People rarely buy what they need. They buy what feels right.


Marketing analytics can explain behaviour after the fact, but purchase decisions are often emotional long before they appear rational. Data shows what happened. Psychology explains why. And if your marketing strategy is built on rational persuasion alone, you're competing on the wrong dimension.


Every purchase answers an internal question: Will this reduce uncertainty?

The Brain Is Not Optimizing for Best. It's Minimizing Regret.

Consumers are constantly managing risk — financial, social, emotional, even identity-based. The brain's primary goal in any purchase decision isn't to find the optimal choice. It's to avoid a bad one. This distinction matters enormously for how you build a marketing strategy.


Nobel laureate Daniel Kahneman's research on loss aversion demonstrated that losses feel roughly twice as powerful as equivalent gains. A buyer who might lose £500 is more motivated than a buyer who might gain £500. This is why fear-of-missing-out framing outperforms opportunity framing in so many contexts — and why brands that remove risk (through guarantees, trials, social proof, and familiarity) convert better than brands that simply add reasons to buy.


Whether purchasing software or sneakers, buyers look for signals that confirm safety and belonging. Trust signals matter more than persuasion. This is why familiarity converts. Why reviews outperform advertising copy. Why brands people recognize feel inherently safer, even when objectively identical alternatives exist.


The Machinery of Shortcuts

Decision-making operates on cognitive shortcuts. Robert Cialdini's foundational research identified six principles — reciprocity, commitment, social proof, authority, liking, and scarcity — that reliably influence decisions. We rely on them because evaluating every option from first principles would be cognitively exhausting. The brain delegates to pattern recognition instead.


Strong brands understand this intuitively. They remove friction rather than add persuasion. Consider Amazon's one-click purchase, which reportedly increased conversion dramatically when introduced — not because it convinced anyone of anything, but because it eliminated the moments between decision and action where doubt could surface.

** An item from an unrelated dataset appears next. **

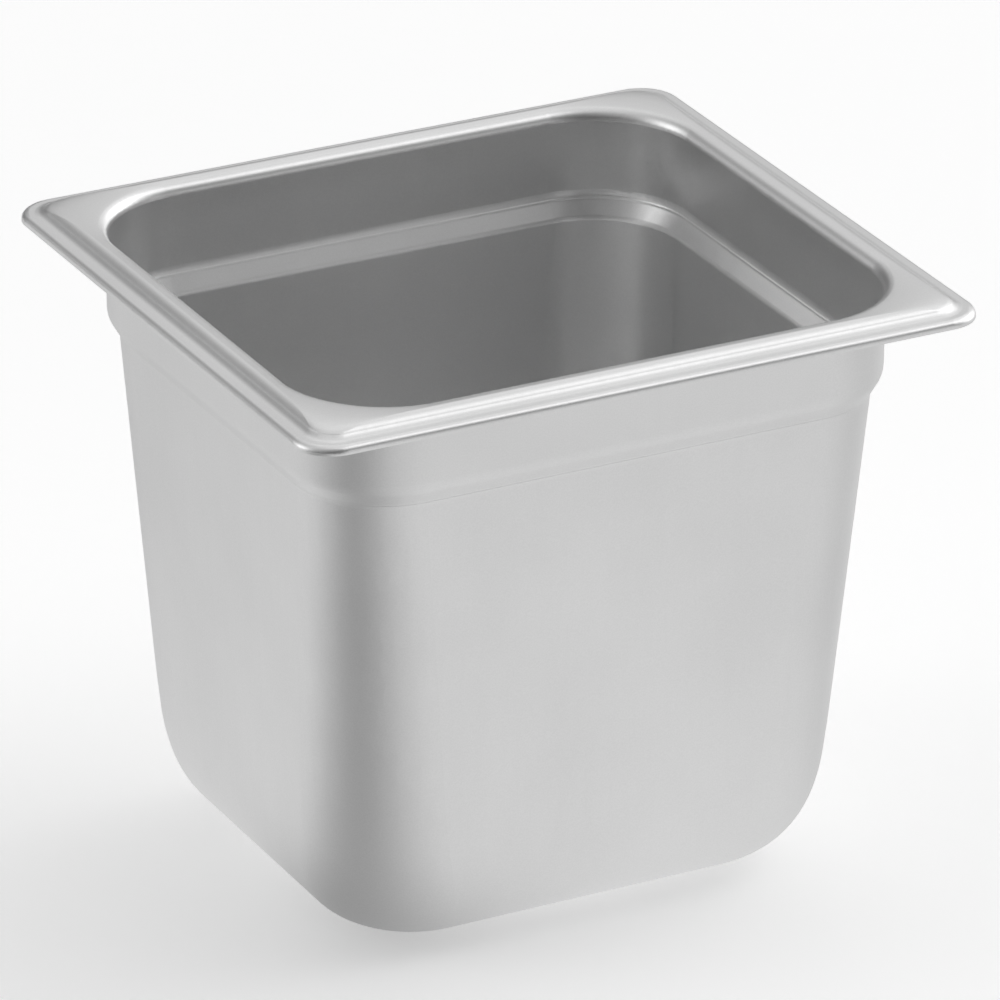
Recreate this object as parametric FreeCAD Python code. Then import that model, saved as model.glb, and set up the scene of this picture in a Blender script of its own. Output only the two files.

Consider how often organizations overwhelm buyers with information. Feature lists grow longer. Messaging becomes more technical. Yet conversion stalls because complexity increases perceived risk. The paradox of choice, documented by psychologist Barry Schwartz, shows that beyond a certain threshold, more options reduce satisfaction and increase the likelihood of no decision at all. Clarity lowers resistance. Confusion produces paralysis.


Empathy as Strategy

The most effective marketing reassures before it convinces. It shows understanding of the customer's context — their hesitations, their past disappointments, the specific moment they find themselves in. It anticipates objections before they surface. This is where strategy meets empathy, and it's where most brands underinvest.


HubSpot's 2023 State of Marketing research found that personalized content — content that speaks directly to a specific customer's situation rather than a generalized audience — generates significantly higher engagement and conversion than broadcast messaging. The mechanism isn't personalization for its own sake. It's that specificity signals understanding, and understanding reduces uncertainty.


The Identity Layer

Behind every purchase lies identity reinforcement. Buyers choose products that align with who they believe they are — or, more powerfully, who they aspire to become. Harvard Business School professor Gerald Zaltman estimates that 95% of purchasing decisions are made subconsciously, driven by emotion and then rationalized after the fact.


This is why Nike doesn't sell athletic footwear. It sells the belief that you are an athlete. It's why Patagonia customers feel they're expressing a value system when they buy a jacket. It's why luxury buyers pay multiples for functional equivalents — not because they've been deceived, but because the purchase tells a story about who they are.


The decision is rarely transactional. It's psychological alignment. And brands that understand this stop selling products — and start reducing doubt.